What’s Next on the Point-of-Care Testing Menu?
From SARS-CoV-2 to cardiac biomarkers, a steady stream of IVD innovation shows no signs of letting up
Article published in Clinical Laboratory News featuring Dr. Nick Collier
While point-of-care (POC) testing in recent years has drastically altered how patients are treated for conditions such as diabetes, HIV, and cardiovascular disease, new advancements on the horizon are expected to vastly improve near-patient treatment for strokes, infectious diseases, and cancer, according to experts.
In vitro diagnostics (IVD) companies are working to improve specificity and sensitivity of devices so that testing can be done on smaller specimen samples, said Nick Collier, PhD, chief technology officer for Sagentia Medical, a contract research organization based in the U.K. “There is a lot of interest in reducing sample size—using capillary blood samples to do testing, for example.”

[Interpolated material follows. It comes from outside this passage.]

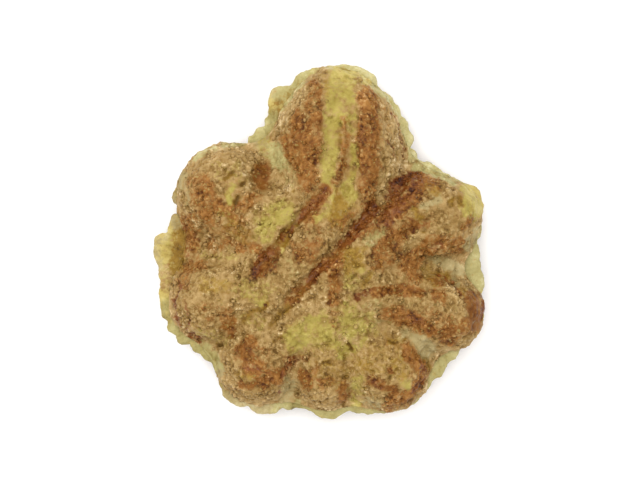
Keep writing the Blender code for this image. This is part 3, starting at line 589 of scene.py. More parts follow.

At the same time, technology is getting smaller, cheaper, and more sophisticated. Lab-on-a-chip (LOC) devices, which require just a few drops of blood, already are in use and potentially could be more widely deployed, especially in areas with limited healthcare resources. In addition, diagnostics companies increasingly are combining different technologies into single platforms so users can perform multiple tests on one sample, Collier added.